We also learn that breast size is not an indicator of milk production, which leaves me frowning down at my overeager set: why, then? Why grow so much? Why do I have to carry this around?
Several weeks ago, I joined a Facebook group on breastfeeding in order to casually absorb anecdotal knowledge, and it now dominates my feed.
It's the perfect blend of supportive and salacious: women speculating on how their sex lives impact pumping outputs, pictures of milk that's come out pink or blue or proudly fat-plugged in the bottle. Frequently, there is some desparate post asking what to do with milk pumped after a wild night out. The consensus of the group is that "if you can find the baby, you can feed the baby"— that unless you're too drunk to have motor control, the booze is sufficiently dilute as to not harm a child.

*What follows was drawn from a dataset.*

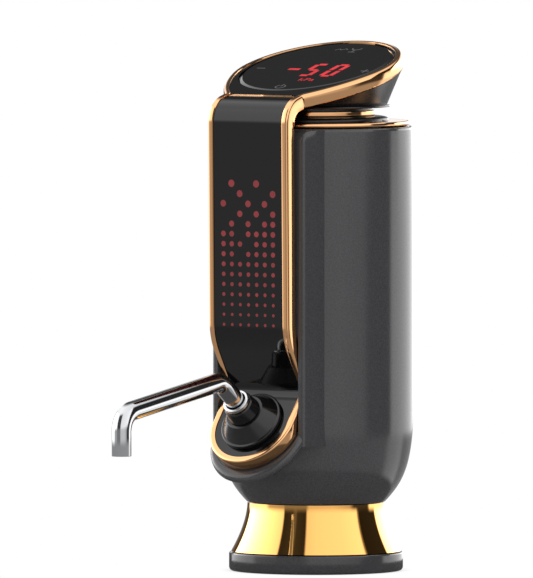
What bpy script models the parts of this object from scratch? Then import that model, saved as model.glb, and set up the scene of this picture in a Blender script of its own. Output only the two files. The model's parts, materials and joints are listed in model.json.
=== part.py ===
"""Counter-top wine preservation dispenser that stands on a bottle's mouth, at its real size in metres.

The front, where wine leaves the spout, faces -Y. The unit is symmetric left to right, and +Z is up.
Profiles are (forward, up) in the mirror plane and (side, forward) in plan, all from the body's axis.
"""

from math import acos, asin, cos, pi, radians, sin, sqrt, tan

import bmesh
import bpy
from mathutils import Matrix, Vector

# Fits
CLEARANCE = 0.0003
MERGE = 1e-7
OVERRUN = 0.0040
ROUND_STEPS = 48
SMALL_STEPS = 24
INNER_STEPS = 16
ARC_STEPS = 6
SMOOTH_ANGLE = radians(38)

# Body shell
BODY_RADIUS = 0.0300
BODY_BOTTOM = 0.0214
BODY_TOP = 0.1375
BODY_EDGE = 0.0010
BODY_WALL = 0.0019
FOOT_RADIUS = 0.0214
FOOT_HEIGHT = 0.0246
FOOT_SHARES = (
    (0.0, 0.0), (0.09, 0.23), (0.20, 0.46), (0.32, 0.645), (0.47, 0.80), (0.66, 0.915), (0.85, 0.98), (1.0, 1.0)
)
FLOOR_THICKNESS = 0.0026
FLOOR_HOLE_RADIUS = 0.0170
CAVITY_FRONT_SET = 0.0090

# Column of the shell that carries the front ribbon
COLUMN_HALF_WIDTH = 0.0172
COLUMN_PROUD = 0.0010
COLUMN_FRONT = BODY_RADIUS + COLUMN_PROUD
COLUMN_EDGE = 0.0012
COLUMN_TOP_ROUND = 0.0035
COLUMN_ROOT_SPREAD = 0.0030
COLUMN_ROOT_SET = 0.0105
COLUMN_FILLET_SET = 0.0038
COLUMN_FILLET = 0.0038
COLUMN_FOOT = 0.0400

# Front ribbon: the line of its outer face, in the mirror plane
HEAD_TILT = radians(16.1)
HEAD_FORWARD = 0.0008
HEAD_RISE = 0.0184
HEAD_HEIGHT = BODY_TOP + HEAD_RISE
RIBBON_PROUD = 0.0060
RIBBON_FRONT = BODY_RADIUS + RIBBON_PROUD
RIBBON_LEAN = 0.0008
RIBBON_HALF_WIDTH = 0.01495
TOP_BEND = 0.0085
DIP_START_HEIGHT = 0.0728
DIP_ANGLE = radians(31.2)
DIP_BEND = 0.0180
DIP_BACK = 0.00966
PLATFORM_ELEVATION = radians(38.0)
PLATFORM_BEND = 0.0035
PLATFORM_LENGTH = 0.01228

# Gold trim and the black panels inside it
TRIM_WIDTH = 0.0020
TRIM_DEPTH = 0.0044
TRIM_CHAMFER = 0.0006
PANEL_SET = 0.0003
PANEL_THICKNESS = 0.0020
MITRE_DISTANCE = 0.0289

# Head disc
HEAD_RADIUS = 0.02735
HEAD_SHOULDER = 0.0080
SHOULDER_RADIUS = 0.0560
SHOULDER_FILLET = 0.0015
GLASS_RADIUS = 0.0243
GLASS_BACK = 0.0009
GLASS_THICKNESS = 0.0011
GLASS_BEVEL = 0.0005
WINDOW_RADIUS = 0.0215
BOARD_RADIUS = 0.0225
BOARD_THICKNESS = 0.0012
BOARD_DEPTH = 0.0030
DIGITS_WIDTH = 0.0200
DIGITS_LENGTH = 0.0100
DIGITS_THICKNESS = 0.0010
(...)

Both of my UK sources, however, stress that you must not drink more than one or two servings of alcohol while breastfeeding. I don't remember where the evidence sits on this one. It doesn't seem like a major concern for me, or for most of the mothers in this NHS class; I'm one of only three not wearing a hijab. The most relevant advice I can remember is that you mustn't fall asleep while feeding the baby on the couch, to avoid accidental smothering.
Though breastfeeding a baby sounds like a lot of work, potentially quite hard, and full of contentious rules, I'm looking forward to it. I should have the time and interest to figure it out.

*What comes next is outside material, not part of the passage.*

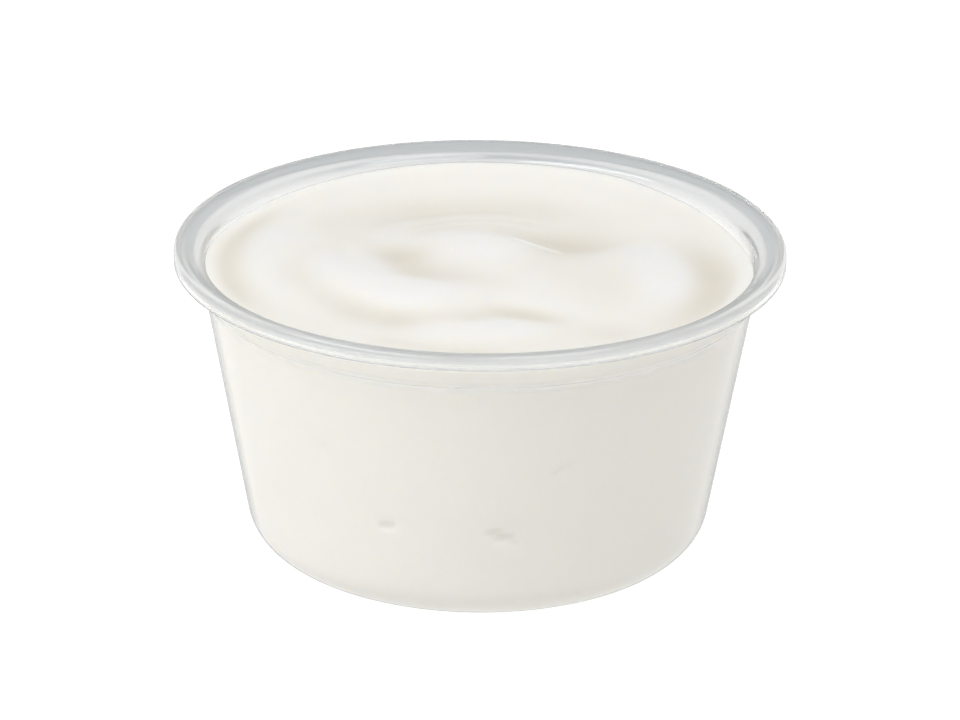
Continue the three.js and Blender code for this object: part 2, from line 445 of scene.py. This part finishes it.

Breastfeeding is very, well, me. It's naturally produced; the science is fascinating; it's a unique experience; I might need to employ stubborn resilience. I'm curious how it feels and how it tastes. It lends itself to casual, slightly risque feminist activism. I don't need to bring anything extra if I'm going camping. And there's the gold star of social approbation we all like to pretend doesn't exist.
Here in the UK, it's very well supported. It's standard practice for the baby to be flopped upon the mother's chest immediately upon emergence, where the tiny creature can root around and figure the process out.

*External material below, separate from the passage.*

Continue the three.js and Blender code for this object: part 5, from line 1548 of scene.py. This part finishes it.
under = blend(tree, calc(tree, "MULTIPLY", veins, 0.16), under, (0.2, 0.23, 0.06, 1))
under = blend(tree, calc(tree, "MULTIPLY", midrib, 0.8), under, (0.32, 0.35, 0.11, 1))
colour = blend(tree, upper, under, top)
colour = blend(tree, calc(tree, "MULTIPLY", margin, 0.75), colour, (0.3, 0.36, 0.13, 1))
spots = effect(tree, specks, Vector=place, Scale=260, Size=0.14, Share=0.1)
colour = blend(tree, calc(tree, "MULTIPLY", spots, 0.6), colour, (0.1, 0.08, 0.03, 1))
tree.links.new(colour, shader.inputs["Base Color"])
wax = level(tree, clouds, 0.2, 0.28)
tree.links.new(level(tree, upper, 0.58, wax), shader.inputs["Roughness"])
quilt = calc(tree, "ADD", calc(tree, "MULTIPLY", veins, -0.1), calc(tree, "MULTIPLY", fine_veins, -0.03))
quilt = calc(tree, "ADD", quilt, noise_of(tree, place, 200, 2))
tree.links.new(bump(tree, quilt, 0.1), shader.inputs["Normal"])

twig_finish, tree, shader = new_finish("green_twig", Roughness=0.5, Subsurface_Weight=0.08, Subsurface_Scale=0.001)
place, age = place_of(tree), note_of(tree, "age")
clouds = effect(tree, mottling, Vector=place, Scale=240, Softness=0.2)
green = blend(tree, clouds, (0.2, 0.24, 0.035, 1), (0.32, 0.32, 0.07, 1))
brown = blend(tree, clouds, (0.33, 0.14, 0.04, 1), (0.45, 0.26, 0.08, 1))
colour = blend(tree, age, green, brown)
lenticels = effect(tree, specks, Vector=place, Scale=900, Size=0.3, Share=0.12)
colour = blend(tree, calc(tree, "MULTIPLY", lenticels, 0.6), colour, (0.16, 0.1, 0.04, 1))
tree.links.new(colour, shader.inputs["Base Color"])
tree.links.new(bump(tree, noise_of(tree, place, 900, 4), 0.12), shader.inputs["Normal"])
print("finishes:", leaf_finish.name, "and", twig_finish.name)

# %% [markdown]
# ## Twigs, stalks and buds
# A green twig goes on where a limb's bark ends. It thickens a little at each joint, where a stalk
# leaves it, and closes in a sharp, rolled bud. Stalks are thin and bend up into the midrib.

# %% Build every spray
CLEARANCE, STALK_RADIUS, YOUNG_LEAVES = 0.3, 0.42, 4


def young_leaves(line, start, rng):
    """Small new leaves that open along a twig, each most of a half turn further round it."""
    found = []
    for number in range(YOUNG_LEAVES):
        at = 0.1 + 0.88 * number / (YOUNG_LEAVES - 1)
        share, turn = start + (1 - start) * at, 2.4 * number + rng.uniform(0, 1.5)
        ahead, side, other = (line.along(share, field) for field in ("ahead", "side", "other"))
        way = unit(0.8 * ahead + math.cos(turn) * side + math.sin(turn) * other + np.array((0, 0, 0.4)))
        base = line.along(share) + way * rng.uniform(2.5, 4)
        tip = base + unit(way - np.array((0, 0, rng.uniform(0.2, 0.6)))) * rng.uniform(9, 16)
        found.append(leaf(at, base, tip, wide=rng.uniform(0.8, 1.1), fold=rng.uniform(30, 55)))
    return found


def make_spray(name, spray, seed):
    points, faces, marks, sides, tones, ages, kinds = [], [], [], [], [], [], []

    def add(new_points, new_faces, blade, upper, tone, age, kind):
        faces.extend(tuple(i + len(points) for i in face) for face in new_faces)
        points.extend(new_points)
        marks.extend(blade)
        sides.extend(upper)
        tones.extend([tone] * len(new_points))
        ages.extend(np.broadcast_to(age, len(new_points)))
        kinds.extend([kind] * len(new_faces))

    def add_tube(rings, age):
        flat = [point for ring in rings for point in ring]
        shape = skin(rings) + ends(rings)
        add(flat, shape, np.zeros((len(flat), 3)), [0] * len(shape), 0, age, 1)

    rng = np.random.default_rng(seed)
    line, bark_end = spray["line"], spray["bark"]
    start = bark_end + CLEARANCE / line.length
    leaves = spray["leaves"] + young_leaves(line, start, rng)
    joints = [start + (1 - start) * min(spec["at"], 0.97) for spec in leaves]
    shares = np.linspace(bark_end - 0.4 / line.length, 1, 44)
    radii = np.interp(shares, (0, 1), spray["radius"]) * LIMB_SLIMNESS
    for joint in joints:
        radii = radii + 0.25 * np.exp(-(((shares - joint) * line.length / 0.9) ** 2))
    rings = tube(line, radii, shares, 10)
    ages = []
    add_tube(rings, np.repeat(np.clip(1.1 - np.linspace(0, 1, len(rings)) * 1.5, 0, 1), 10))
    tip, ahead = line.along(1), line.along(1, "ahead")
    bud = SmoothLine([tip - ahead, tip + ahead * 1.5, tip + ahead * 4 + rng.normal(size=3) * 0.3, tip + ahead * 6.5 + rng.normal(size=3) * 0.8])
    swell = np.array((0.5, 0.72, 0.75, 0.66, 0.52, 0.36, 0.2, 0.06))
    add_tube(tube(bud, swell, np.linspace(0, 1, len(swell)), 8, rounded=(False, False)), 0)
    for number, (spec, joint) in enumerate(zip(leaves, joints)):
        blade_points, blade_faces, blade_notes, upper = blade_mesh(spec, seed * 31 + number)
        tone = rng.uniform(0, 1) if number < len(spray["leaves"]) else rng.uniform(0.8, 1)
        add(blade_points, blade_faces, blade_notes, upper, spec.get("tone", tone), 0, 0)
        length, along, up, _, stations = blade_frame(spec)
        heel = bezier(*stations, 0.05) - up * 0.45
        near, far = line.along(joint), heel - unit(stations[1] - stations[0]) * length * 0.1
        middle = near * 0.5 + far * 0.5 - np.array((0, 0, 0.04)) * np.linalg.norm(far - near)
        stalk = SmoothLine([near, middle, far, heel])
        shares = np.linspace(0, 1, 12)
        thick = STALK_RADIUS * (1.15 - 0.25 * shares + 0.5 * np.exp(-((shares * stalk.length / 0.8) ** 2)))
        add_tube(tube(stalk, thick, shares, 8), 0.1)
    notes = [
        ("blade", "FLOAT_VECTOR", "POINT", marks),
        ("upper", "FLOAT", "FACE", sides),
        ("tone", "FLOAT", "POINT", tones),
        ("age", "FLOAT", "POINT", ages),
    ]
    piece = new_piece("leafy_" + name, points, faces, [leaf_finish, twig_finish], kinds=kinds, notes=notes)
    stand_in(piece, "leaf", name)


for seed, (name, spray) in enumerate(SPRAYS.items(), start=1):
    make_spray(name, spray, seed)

According to an NHS handout, the first 29-62 minutes of life are devoted to familiarization with the breasts, followed by a self-discovered first feed after 40-90 minutes earthside. Lactation consultants will be on hand in the delivery ward, and we'll get a home visit in the first week for further assistance.
There are also child and family centres (like the one where we're having this training).
"We have moms come in and just want to sleep on the floor," one of the consultants attempts to reassure. "We set up a little space for them. And we have lots of tissues. Sometimes people just need to cry for a while."
But, you know. It's magical.
I think it really will be: the bonding, the cuddles, the science. Immediate breastfeeding helps cue the placenta to deliver. Subsequent breastfeeding triggers the uterus to contract back down into the pelvis once the baby is out. Short term, breastfed baby should have fewer infections, nicer poops, less gas. Long term, it lowers my risk for a couple of cancer types. Assuming it works out.
There's not really any way to know how it will go in advance of the actual baby. But my bras are regularly picking up colostrum spots, and the milk ducts are definitely doing something that makes them warm, hard, and sore. So those are probably good signs.
I'm a little over 34 weeks now. When people ask when I'm due, I'm usually phrasing in terms of the bell curve: one to two months from now. The fetus will be full term in just under three weeks, but the likelihood peak is another three after that. Any way you put it, that feels soon.